Apurar esses crimes não é revolver o passado, mas afirmar princípios de justiça necessários para a supressão de graves mazelas nacionais: a violência policial e a corrupção. Ambas permanecem e se alimentam da cultura que a tese da anistia disseminou: esquecimento e impunidade.
A tortura ainda faz parte das estratégias de investigação da Polícia, produzindo resultados ilusórios e consistindo em abominável prática. A corrupção impede o desenvolvimento social em prol de uma minoria. O Estado brasileiro, ao tolerar as violações cometidas no passado, dá aos torturadores e corruptos de hoje a perspectiva de que ficarão impunes e ocultos.
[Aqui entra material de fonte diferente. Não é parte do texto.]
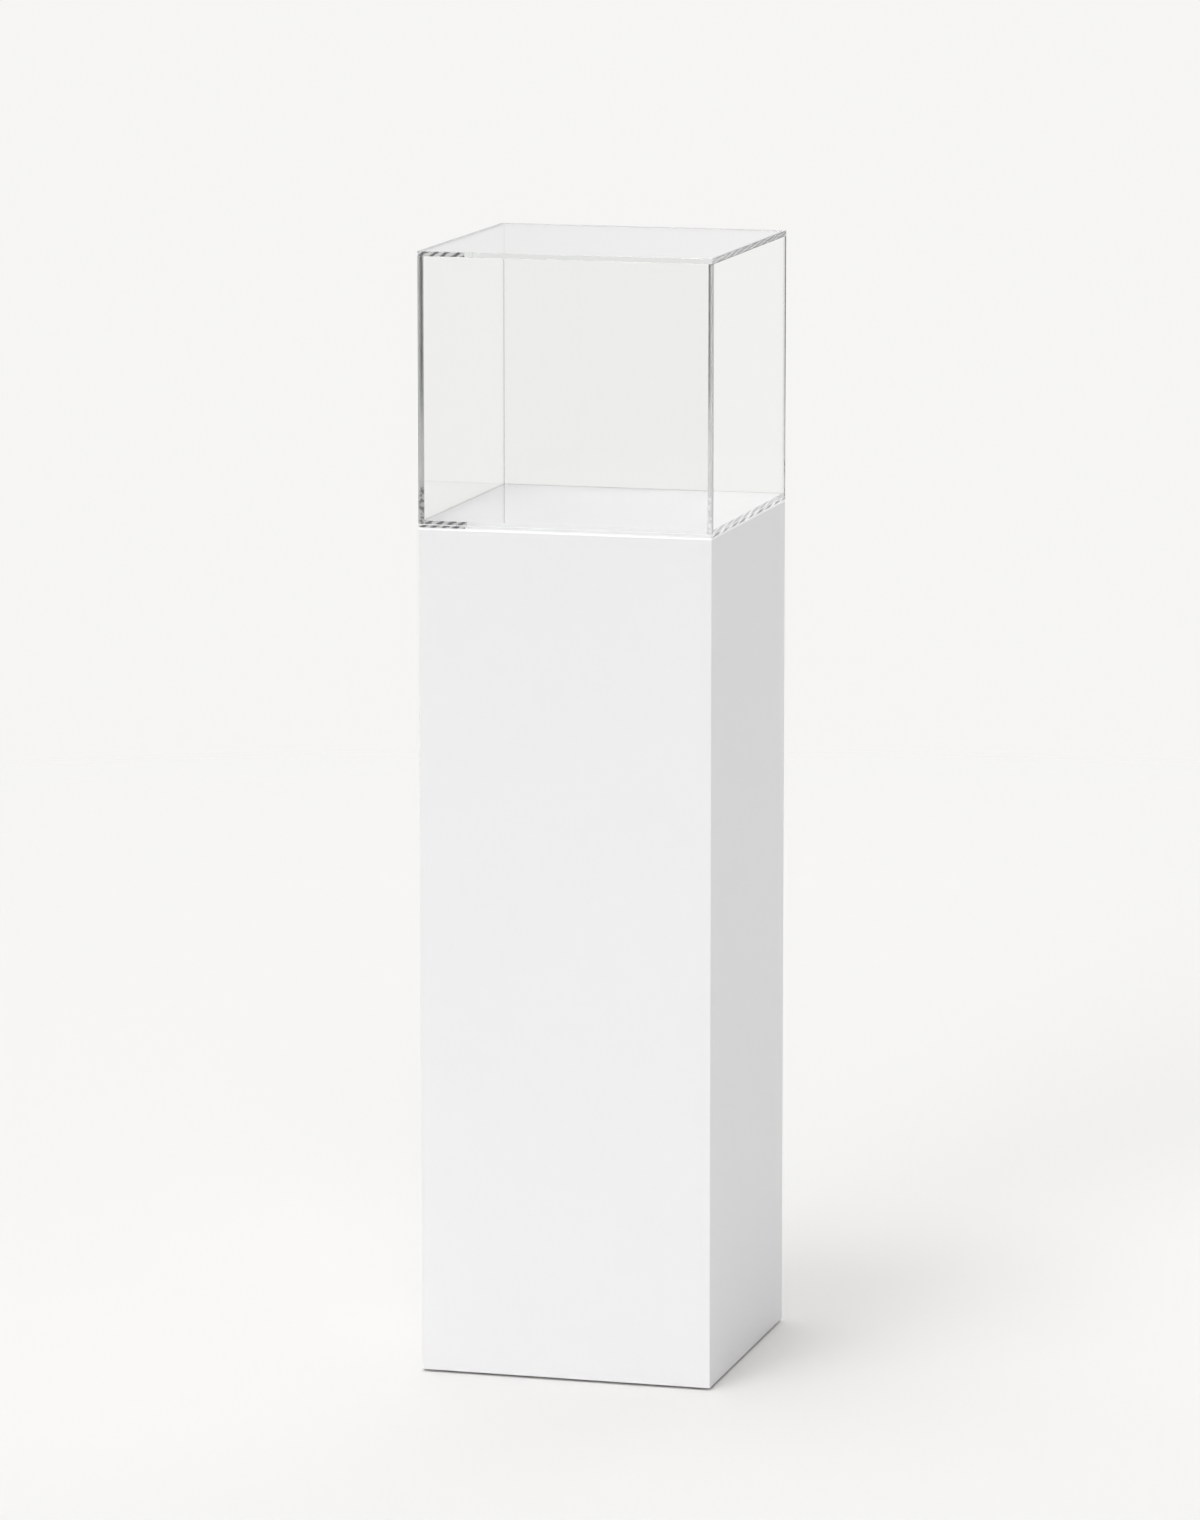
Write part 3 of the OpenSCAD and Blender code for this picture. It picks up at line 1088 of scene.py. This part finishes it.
@dataclass
class LevellingFeet:
    """Four nylon pads with a hexagonal collar, each moulded round a threaded stem.

    Attributes:
        pad_radius: The radius of a pad.
        pad_height: The height of a pad, without its collar.
        collar_flats: Half the width of the collar across its flats.
        collar_top: The height of the top of the collar.
        stem_radius: The radius of a stem, over its thread.
        stem_low: The height of the lower end of a stem, inside its pad.
        stem_high: The height of the upper end.
        pitch: The pitch of the thread.
        rim_edge: The radius of the pad's rim.
        boss: The radius of the boss in the middle of the underside, as a share of the pad's.
        hollow: The same for the hollow round it.
        hollow_depth: How deep the hollow is.
        draft: How far the sides of the hollow slope.
        shoulder: How far the pad slopes up to the collar.
        shoulder_rise: How high that slope is.
        collar_bend: The radius of the collar's edges.
        collar_sides: How many sides the collar has.
        steps: How many points the pad has round a corner of the collar.
    """

    pad_radius: float
    collar_top: float
    stem_radius: float
    stem_low: float
    stem_high: float
    pad_height: float = 5 * MM
    collar_flats: float = 8.5 * MM
    pitch: float = 1.25 * MM
    rim_edge: float = 0.8 * MM
    boss: float = 0.3
    hollow: float = 0.72
    hollow_depth: float = 0.8 * MM
    draft: float = 0.3 * MM
    shoulder: float = 2 * MM
    shoulder_rise: float = 0.6 * MM
    collar_bend: float = 0.5 * MM
    collar_sides: int = 6
    steps: int = 8

    @classmethod
    def from_frame(cls) -> "LevellingFeet":
        """Returns the feet in the sizes of the frame."""
        pad_low, pad_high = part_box("foot_pad_front_left")
        stem_low, stem_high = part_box("foot_stem_front_left")
        return cls(
            pad_radius=(pad_high.x - pad_low.x) / 2,
            collar_top=pad_high.z,
            stem_radius=(stem_high.x - stem_low.x) / 2,
            stem_low=stem_low.z,
            stem_high=stem_high.z,
        )

    def pad_surface(self) -> Surface:
        """Makes a pad: a ring that stands on the floor, a rounded rim and a hexagonal collar.

        Returns:
            The closed surface, about the foot's own axis.
        """
        rim, soft, draft, depth = self.pad_radius, self.rim_edge, self.draft, self.hollow_depth
        boss, hollow = self.boss * rim, self.hollow * rim
        flats, bend = self.collar_flats, self.collar_bend
        shoulder = flats + self.shoulder
        underside = [
            (boss, 0.0), (boss + draft, depth), (hollow, depth), (hollow + draft, 0.0),
            (rim - soft, 0.0), (rim, soft),
        ]
        rim_rows = eased(rim - soft, self.pad_height - soft, soft, 0, 90, 0.0)
        rows = [(reach, height, reach) for reach, height in underside]
        rows += [(reach, height, reach) for reach, height, _ in rim_rows]
        rows += [
            (shoulder, self.pad_height, shoulder),
            (flats, self.pad_height + self.shoulder_rise, bend),
            *eased(flats - bend, self.collar_top - bend, bend, 0, 90, bend),
            (self.stem_radius, self.collar_top, self.stem_radius),
            (self.stem_radius, self.stem_low, self.stem_radius),
        ]
        return turned_block(Profile.through(rows), self.collar_sides, self.steps)

    def stem_surface(self) -> Surface:
        """Returns a stem with its thread, about the foot's own axis."""
        return screw_thread(
            self.stem_radius, self.stem_low, self.stem_high, self.pitch, columns=24, rows_a_turn=8
        )

    def build(self, nylon: bpy.types.Material, zinc: bpy.types.Material) -> None:
        """Adds the four pads and stems, each on its own foot's axis."""
        pad, stem = self.pad_surface(), self.stem_surface()
        for corner in Corner:
            node = f"foot_pad_{corner.value}"
            low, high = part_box(node)
            x, y = (low.x + high.x) / 2, (low.y + high.y) / 2
            body = f"foot_{corner.value}"
            add_piece(f"nylon_pad_{corner.value}", pad.moved(x, y), nylon,
                      body, node)
            add_piece(f"threaded_stem_{corner.value}", stem.moved(x, y), zinc,
                      body, f"foot_stem_{corner.value}")


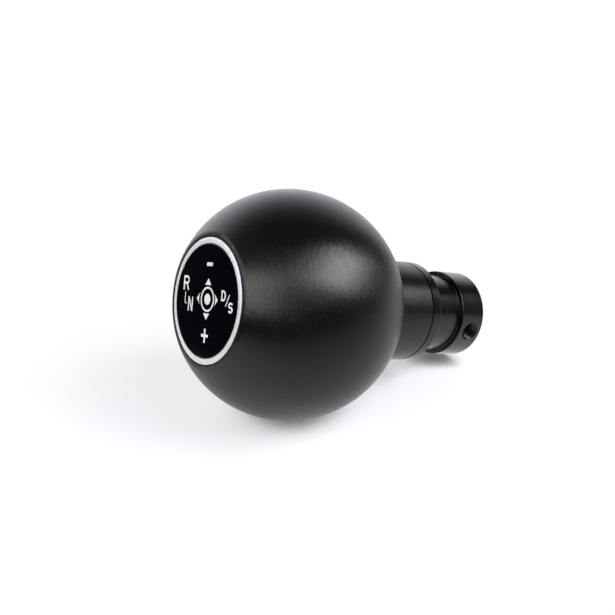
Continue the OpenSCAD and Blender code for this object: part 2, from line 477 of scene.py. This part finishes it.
def badge_marks():
    """Every mark of the layout as outlines, in millimetres."""
    cx, cy = LAYOUT_CENTRE
    bold = LETTER_STROKE
    # The arrows over and under the ring: their base and tip from its centre, and half their width
    base, tip, half = 3.17, 4.68, 1.22
    plus = [(-0.29, -1.6), (0.29, -1.6), (0.29, -0.32), (1.4, -0.32), (1.4, 0.32), (0.29, 0.32),
            (0.29, 1.6), (-0.29, 1.6), (-0.29, 0.32), (-1.4, 0.32), (-1.4, -0.32), (-0.29, -0.32)]
    return {
        "mark_minus": [rectangle(0.93, 8.21, 2.4, 0.8)],
        "mark_plus": shift([plus], 0.78, -7.74),
        "mark_ring": [circle(cx, cy, 2.80, 48), circle(cx, cy, 2.36, 48)],
        "mark_dot": [circle(cx, cy, 1.25, 24)],
        "mark_arrow_up": shift([[(-half, base), (half, base), (0, tip)]], cx - 0.06, cy),
        "mark_arrow_down": shift([[(-half, -base), (0, -tip), (half, -base)]], cx - 0.08, cy),
        "mark_arrow_left": side_arrow(-4.55, -3.2, -3.55, 1.35),
        "mark_arrow_right": side_arrow(4.3, 3.0, 3.3, 1.35),
        "mark_r": shift(letter_r(2.45, 3.3, bold), -9.82, 1.98),
        "mark_gate": [ribbon([(-8.77, 1.5), (-8.77, -0.85), (-8.12, -1.1)], 0.27)],
        "mark_n": shift(letter_n(2.05, 3.3, bold * 0.85), -7.31, -2.72),
        "mark_d": shift(letter_d(1.78, 2.4, bold * 0.9), 6.55, 0.38),
        "mark_slash": [ribbon([(9.80, 1.95), (8.45, -0.68)], 0.28)],
        "mark_s": shift(letter_s(1.85, 2.34, bold * 0.9), 9.55, -2.0),
    }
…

Em conclusão: não só é juridicamente adequado responsabilizar agentes do Estado que violaram direitos humanos como também o momento exige tal atitude. Reconciliar não é esquecer, mas conhecer, esclarecer e, então, reconstruir os laços.
Só assim será possível acreditar que a transição democrática cumpriu o papel de garantir a não-repetição dos atos violentos praticados pelo Estado contra seus cidadãos. As instituições públicas brasileiras têm maturidade democrática para finalmente cumprir essa tarefa.


EUGÊNIA AUGUSTA GONZAGA FÁVERO e MARLON ALBERTO WEICHERT, mestres em direito constitucional, são procuradores da República em São Paulo.